→ **EXERCISE OBJECTIVE**:
Only the lines from the line that has "Model this object" through the line that has "from math import" should be reproduced, exactly and with both ends kept.

→ **MATERIAL**:
▼
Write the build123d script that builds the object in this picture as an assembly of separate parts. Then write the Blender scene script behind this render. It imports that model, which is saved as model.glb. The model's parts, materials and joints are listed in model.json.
▲
▼
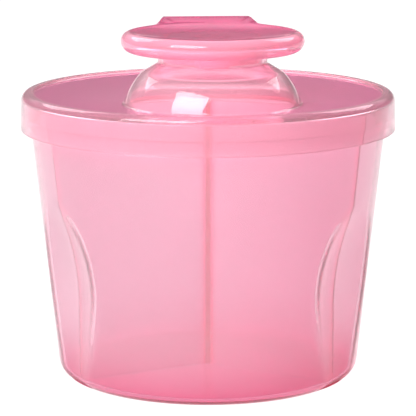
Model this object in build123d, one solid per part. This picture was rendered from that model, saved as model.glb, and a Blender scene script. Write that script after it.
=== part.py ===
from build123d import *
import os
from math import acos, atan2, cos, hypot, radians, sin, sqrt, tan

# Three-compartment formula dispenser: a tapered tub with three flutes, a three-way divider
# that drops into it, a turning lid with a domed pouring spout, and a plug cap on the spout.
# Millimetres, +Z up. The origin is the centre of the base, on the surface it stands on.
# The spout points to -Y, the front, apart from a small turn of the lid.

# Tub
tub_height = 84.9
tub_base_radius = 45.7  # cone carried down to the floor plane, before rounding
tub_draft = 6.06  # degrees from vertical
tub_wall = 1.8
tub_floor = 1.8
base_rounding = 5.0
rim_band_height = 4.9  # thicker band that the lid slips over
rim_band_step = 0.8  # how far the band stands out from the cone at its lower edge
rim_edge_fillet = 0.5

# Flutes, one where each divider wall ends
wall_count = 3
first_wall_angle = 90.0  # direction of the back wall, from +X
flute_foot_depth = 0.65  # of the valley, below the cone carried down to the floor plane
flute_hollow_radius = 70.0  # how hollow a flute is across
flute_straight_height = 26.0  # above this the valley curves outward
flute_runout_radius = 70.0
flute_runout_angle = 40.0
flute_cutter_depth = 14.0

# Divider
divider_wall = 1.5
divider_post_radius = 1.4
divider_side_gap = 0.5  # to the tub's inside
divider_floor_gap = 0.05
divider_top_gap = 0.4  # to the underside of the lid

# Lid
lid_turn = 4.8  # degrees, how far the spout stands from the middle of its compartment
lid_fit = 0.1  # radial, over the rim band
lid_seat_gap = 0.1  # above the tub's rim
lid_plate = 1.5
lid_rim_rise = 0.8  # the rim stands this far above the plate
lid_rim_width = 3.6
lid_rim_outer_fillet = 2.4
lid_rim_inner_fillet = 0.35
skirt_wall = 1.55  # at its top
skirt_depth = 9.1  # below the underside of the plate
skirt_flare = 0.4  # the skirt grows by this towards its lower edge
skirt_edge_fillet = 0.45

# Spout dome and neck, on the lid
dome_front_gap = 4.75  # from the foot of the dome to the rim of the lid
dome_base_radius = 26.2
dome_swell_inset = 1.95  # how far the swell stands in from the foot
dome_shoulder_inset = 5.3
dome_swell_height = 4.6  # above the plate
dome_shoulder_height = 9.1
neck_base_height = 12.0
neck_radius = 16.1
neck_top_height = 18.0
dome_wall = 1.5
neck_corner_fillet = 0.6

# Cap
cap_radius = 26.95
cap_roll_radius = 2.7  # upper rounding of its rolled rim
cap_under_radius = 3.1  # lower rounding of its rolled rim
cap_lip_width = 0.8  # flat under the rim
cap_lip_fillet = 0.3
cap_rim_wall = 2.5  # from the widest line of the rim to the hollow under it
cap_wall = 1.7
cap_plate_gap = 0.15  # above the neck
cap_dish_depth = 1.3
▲
→ **ANSWER FOR THIS EXERCISE**:
Model this object in build123d, one solid per part. This picture was rendered from that model, saved as model.glb, and a Blender scene script. Write that script after it.
=== part.py ===
from build123d import *
import os
from math import acos, atan2, cos, hypot, radians, sin, sqrt, tan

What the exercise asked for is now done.